→ Exercise
In the listing below, find the line that contains "make_pot(parts, cutters)" and the line that contains "cad_parts[node].hide_render = cad_parts[node].hide_viewport". Quote both and every line between them, exactly, and nothing more.

→ Given information
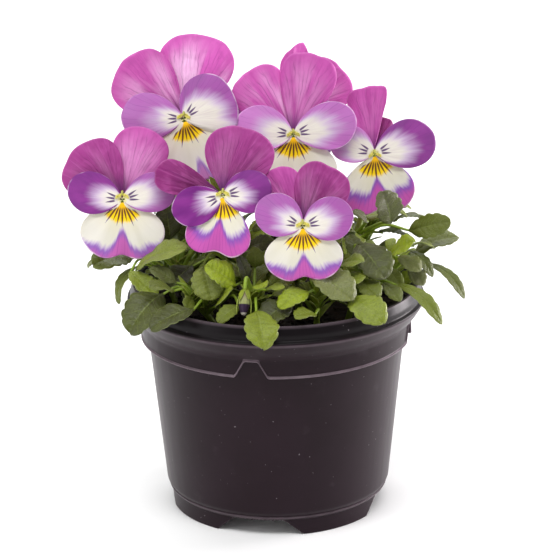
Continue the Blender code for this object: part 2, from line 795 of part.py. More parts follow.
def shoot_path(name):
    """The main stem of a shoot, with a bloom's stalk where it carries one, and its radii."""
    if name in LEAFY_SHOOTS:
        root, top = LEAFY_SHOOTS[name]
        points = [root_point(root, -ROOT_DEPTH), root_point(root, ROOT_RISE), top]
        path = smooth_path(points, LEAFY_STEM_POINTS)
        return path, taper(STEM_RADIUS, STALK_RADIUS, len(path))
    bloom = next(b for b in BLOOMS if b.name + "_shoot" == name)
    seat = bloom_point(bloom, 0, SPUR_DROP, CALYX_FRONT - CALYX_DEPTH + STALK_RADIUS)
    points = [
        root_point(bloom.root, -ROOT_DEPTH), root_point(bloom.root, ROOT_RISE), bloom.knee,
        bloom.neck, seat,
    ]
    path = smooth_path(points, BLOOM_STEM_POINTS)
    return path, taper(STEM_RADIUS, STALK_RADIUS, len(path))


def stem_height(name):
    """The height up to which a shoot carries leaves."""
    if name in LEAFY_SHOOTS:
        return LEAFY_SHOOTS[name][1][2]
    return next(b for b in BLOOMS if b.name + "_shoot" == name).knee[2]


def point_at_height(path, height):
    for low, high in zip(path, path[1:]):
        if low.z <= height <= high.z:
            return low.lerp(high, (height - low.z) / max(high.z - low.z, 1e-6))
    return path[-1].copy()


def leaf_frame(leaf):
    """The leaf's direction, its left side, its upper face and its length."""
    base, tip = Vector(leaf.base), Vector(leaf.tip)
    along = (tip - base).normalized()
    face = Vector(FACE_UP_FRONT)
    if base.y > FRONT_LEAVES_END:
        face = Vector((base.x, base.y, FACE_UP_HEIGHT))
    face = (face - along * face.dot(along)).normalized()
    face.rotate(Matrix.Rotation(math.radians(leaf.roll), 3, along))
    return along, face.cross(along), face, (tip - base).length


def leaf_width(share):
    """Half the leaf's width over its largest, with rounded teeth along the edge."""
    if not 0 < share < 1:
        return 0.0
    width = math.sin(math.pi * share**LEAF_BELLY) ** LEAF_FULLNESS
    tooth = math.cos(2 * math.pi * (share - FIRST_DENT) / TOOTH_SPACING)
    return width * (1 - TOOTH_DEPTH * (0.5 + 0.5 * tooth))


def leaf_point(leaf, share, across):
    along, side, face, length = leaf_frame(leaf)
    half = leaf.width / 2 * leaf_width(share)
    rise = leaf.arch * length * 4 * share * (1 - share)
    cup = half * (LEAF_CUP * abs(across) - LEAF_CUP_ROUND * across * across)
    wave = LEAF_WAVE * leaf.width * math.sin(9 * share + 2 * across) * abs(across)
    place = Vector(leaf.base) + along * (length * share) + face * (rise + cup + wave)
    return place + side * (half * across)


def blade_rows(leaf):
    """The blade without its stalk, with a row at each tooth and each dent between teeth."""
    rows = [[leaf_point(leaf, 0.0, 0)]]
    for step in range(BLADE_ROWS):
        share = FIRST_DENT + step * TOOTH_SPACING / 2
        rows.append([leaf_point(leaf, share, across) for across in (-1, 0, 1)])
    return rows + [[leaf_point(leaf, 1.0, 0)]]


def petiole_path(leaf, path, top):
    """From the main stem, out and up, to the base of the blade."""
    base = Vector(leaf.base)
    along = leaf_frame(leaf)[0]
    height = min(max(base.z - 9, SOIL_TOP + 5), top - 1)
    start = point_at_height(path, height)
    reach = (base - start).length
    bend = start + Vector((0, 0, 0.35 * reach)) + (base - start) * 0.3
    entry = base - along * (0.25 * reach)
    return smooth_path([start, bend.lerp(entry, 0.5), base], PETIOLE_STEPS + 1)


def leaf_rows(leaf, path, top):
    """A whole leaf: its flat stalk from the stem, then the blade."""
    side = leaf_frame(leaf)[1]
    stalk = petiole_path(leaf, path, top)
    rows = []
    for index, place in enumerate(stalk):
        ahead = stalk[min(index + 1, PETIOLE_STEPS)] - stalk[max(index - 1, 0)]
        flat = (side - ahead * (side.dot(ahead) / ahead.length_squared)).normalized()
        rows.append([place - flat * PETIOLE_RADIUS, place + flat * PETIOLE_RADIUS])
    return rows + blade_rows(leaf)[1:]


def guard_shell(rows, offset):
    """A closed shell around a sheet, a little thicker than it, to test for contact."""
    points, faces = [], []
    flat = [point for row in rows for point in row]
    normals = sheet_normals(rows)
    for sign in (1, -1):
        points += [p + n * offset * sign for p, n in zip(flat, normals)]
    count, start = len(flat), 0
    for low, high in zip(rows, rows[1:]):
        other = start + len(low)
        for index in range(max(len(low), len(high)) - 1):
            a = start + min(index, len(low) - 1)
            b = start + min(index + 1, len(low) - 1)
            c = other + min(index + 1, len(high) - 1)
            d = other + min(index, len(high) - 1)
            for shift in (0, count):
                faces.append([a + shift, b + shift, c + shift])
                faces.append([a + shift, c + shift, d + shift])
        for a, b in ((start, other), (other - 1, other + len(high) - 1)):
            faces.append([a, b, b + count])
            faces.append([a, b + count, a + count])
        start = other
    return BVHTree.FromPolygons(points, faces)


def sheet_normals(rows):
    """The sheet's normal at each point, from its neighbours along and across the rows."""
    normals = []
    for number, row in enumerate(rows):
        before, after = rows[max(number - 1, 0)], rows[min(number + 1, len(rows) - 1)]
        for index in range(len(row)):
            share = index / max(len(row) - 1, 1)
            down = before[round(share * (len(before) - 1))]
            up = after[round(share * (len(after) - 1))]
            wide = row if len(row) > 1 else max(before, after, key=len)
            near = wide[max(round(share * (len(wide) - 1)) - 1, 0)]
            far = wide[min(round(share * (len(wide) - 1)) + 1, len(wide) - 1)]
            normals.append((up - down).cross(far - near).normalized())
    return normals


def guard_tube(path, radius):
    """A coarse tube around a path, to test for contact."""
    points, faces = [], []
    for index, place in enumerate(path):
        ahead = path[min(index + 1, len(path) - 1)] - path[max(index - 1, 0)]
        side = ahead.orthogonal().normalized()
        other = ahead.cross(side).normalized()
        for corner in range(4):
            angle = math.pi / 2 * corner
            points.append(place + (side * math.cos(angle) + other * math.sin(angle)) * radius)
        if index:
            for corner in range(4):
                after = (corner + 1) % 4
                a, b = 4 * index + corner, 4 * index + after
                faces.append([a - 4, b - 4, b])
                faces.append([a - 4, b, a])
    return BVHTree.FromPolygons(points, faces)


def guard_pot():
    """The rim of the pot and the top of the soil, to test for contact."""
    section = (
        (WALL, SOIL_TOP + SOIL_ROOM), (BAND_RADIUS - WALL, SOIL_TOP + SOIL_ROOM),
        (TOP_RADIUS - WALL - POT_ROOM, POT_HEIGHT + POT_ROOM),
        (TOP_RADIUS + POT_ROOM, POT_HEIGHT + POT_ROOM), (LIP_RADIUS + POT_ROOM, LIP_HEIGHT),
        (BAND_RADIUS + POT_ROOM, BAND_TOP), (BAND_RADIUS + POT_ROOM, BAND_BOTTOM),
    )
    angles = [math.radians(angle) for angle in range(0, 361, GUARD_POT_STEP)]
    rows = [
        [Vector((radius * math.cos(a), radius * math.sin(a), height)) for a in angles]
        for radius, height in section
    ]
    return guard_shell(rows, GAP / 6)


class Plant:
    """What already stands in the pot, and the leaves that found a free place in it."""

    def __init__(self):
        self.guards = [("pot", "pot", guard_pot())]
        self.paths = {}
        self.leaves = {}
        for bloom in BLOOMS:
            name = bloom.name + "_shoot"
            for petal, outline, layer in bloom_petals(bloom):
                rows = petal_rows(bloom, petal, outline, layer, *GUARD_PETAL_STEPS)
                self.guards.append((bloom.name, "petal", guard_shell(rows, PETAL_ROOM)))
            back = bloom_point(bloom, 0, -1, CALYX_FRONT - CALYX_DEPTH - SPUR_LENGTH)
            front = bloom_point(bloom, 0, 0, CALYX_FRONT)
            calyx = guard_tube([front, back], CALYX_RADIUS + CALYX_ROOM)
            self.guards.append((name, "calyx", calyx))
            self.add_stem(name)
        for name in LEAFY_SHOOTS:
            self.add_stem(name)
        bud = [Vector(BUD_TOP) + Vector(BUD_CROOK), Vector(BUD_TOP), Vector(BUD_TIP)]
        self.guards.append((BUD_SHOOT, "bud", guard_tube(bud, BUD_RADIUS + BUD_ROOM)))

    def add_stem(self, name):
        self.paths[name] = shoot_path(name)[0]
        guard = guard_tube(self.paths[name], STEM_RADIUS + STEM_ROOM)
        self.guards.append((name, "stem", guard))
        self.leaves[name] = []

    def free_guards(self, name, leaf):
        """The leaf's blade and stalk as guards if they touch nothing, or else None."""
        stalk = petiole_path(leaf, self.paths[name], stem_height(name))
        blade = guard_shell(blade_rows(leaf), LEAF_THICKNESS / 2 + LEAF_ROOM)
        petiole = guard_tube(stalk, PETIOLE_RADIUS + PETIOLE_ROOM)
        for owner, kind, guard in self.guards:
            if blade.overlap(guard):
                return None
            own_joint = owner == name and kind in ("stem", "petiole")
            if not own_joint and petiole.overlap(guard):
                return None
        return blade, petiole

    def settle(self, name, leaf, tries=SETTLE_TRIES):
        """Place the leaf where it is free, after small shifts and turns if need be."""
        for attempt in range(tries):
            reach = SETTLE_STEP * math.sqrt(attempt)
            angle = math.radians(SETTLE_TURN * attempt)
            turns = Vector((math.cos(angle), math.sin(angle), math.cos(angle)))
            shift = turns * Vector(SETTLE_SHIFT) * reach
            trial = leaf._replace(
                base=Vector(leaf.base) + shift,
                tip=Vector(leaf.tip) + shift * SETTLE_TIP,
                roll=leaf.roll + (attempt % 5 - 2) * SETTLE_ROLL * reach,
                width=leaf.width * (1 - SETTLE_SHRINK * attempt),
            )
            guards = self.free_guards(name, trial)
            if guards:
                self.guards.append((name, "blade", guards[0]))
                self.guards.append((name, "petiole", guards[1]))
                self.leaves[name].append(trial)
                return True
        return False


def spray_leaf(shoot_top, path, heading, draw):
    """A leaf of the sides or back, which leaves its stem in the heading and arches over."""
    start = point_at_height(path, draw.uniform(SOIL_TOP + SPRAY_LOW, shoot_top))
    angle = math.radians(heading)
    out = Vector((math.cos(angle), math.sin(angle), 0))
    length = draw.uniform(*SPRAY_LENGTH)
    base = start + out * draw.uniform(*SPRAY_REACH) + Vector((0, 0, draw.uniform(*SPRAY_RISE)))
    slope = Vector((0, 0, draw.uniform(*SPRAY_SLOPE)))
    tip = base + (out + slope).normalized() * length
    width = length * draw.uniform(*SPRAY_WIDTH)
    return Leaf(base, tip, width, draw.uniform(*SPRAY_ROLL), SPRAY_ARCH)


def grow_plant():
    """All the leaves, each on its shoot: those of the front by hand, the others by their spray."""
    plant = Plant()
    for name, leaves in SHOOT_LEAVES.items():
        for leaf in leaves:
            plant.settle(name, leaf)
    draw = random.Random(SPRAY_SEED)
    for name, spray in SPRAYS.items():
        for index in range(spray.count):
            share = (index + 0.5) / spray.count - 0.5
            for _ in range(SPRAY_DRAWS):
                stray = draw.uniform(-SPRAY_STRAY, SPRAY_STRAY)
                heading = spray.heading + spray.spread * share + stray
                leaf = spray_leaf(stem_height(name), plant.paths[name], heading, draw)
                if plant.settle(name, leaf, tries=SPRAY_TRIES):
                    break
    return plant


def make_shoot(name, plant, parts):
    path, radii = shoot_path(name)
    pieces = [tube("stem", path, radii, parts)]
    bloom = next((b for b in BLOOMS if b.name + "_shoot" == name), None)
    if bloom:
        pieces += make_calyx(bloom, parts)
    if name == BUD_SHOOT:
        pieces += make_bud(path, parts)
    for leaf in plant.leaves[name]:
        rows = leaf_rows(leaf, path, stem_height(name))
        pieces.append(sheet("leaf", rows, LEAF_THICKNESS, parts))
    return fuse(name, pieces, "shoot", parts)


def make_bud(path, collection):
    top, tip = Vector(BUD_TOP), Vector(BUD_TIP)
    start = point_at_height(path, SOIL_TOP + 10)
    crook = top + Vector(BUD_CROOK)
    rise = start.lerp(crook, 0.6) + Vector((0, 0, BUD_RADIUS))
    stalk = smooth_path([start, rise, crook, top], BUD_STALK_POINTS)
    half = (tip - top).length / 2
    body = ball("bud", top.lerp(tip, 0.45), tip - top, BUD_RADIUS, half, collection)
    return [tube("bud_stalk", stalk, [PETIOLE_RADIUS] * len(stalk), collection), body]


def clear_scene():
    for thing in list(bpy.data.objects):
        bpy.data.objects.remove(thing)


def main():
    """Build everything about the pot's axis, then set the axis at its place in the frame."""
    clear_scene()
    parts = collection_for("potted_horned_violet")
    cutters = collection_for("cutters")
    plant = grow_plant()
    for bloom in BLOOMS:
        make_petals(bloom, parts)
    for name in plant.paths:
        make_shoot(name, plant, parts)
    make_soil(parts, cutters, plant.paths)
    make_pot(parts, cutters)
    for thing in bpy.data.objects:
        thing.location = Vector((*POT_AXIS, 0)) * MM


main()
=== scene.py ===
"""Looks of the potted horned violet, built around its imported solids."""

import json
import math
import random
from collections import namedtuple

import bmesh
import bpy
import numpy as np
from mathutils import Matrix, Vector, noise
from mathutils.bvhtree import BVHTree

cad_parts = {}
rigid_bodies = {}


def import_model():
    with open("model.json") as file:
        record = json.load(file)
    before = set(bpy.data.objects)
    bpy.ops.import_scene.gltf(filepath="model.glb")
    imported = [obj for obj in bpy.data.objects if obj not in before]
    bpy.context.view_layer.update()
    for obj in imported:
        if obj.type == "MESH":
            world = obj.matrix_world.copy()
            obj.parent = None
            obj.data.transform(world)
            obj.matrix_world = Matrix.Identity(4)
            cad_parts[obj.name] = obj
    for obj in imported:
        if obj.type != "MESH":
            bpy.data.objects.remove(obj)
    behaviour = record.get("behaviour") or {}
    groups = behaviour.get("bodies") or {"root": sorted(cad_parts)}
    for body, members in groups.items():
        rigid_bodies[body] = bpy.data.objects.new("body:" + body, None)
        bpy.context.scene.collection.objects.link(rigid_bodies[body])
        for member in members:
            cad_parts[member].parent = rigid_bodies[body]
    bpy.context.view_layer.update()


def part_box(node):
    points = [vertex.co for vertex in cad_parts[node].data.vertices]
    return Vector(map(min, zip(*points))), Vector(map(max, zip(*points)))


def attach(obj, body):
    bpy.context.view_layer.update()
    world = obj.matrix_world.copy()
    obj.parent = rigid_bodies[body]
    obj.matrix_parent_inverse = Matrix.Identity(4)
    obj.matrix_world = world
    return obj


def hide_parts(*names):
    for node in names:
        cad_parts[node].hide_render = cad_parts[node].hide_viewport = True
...
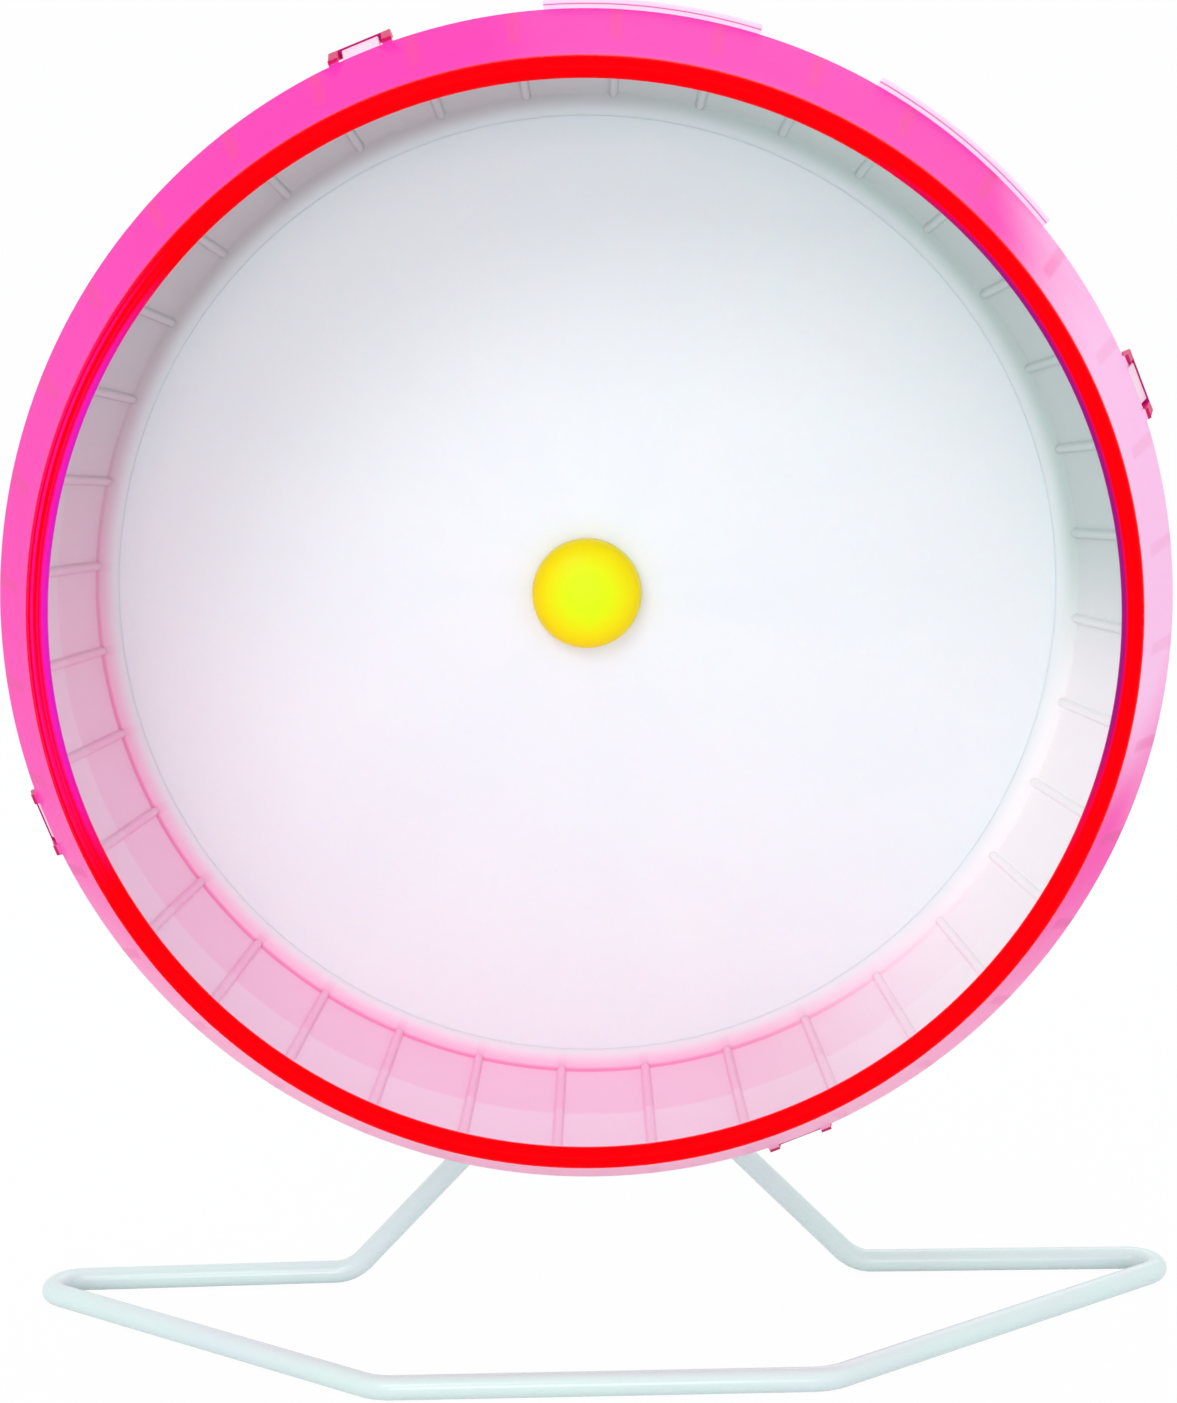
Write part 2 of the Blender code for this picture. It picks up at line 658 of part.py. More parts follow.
* * *
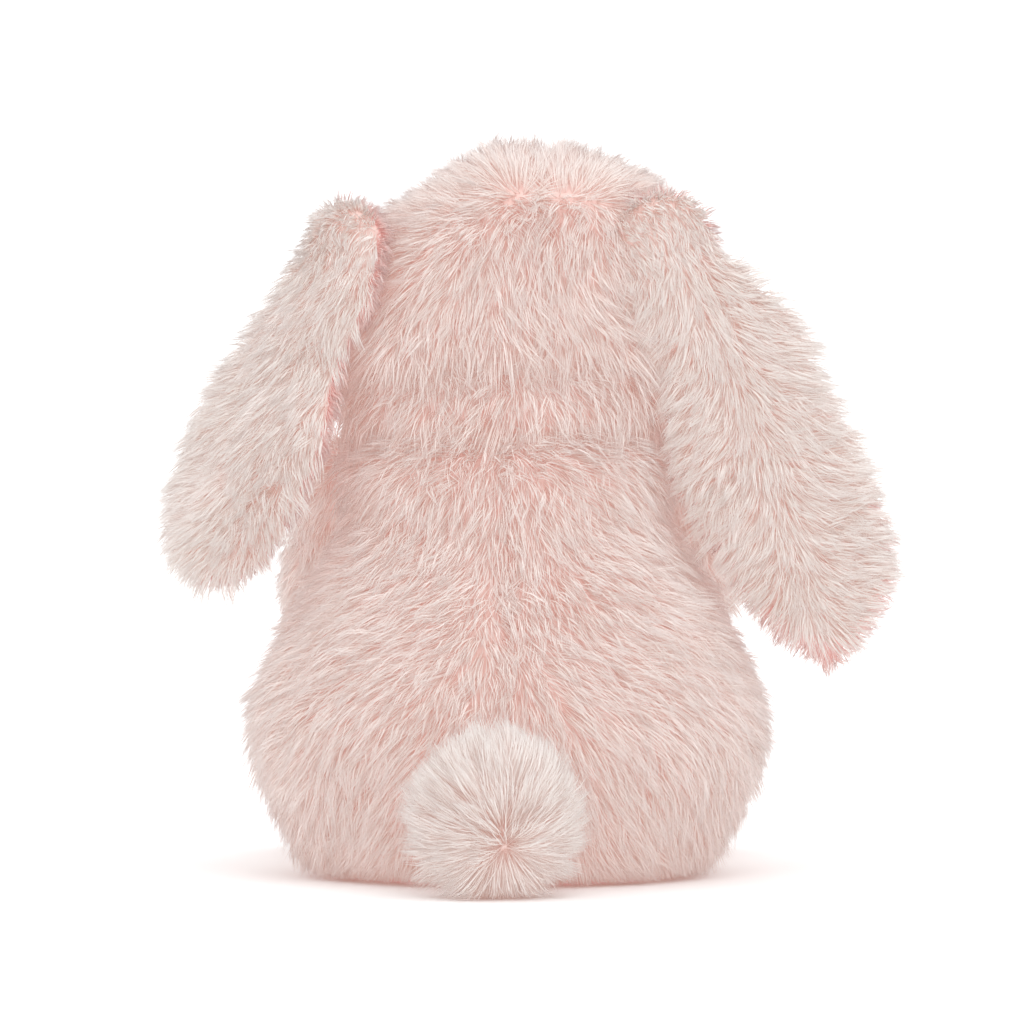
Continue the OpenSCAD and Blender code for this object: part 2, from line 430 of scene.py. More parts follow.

→ Solution
    make_pot(parts, cutters)
    for thing in bpy.data.objects:
        thing.location = Vector((*POT_AXIS, 0)) * MM


main()
=== scene.py ===
"""Looks of the potted horned violet, built around its imported solids."""

import json
import math
import random
from collections import namedtuple

import bmesh
import bpy
import numpy as np
from mathutils import Matrix, Vector, noise
from mathutils.bvhtree import BVHTree

cad_parts = {}
rigid_bodies = {}


def import_model():
    with open("model.json") as file:
        record = json.load(file)
    before = set(bpy.data.objects)
    bpy.ops.import_scene.gltf(filepath="model.glb")
    imported = [obj for obj in bpy.data.objects if obj not in before]
    bpy.context.view_layer.update()
    for obj in imported:
        if obj.type == "MESH":
            world = obj.matrix_world.copy()
            obj.parent = None
            obj.data.transform(world)
            obj.matrix_world = Matrix.Identity(4)
            cad_parts[obj.name] = obj
    for obj in imported:
        if obj.type != "MESH":
            bpy.data.objects.remove(obj)
    behaviour = record.get("behaviour") or {}
    groups = behaviour.get("bodies") or {"root": sorted(cad_parts)}
    for body, members in groups.items():
        rigid_bodies[body] = bpy.data.objects.new("body:" + body, None)
        bpy.context.scene.collection.objects.link(rigid_bodies[body])
        for member in members:
            cad_parts[member].parent = rigid_bodies[body]
    bpy.context.view_layer.update()


def part_box(node):
    points = [vertex.co for vertex in cad_parts[node].data.vertices]
    return Vector(map(min, zip(*points))), Vector(map(max, zip(*points)))


def attach(obj, body):
    bpy.context.view_layer.update()
    world = obj.matrix_world.copy()
    obj.parent = rigid_bodies[body]
    obj.matrix_parent_inverse = Matrix.Identity(4)
    obj.matrix_world = world
    return obj


def hide_parts(*names):
    for node in names:
        cad_parts[node].hide_render = cad_parts[node].hide_viewport = True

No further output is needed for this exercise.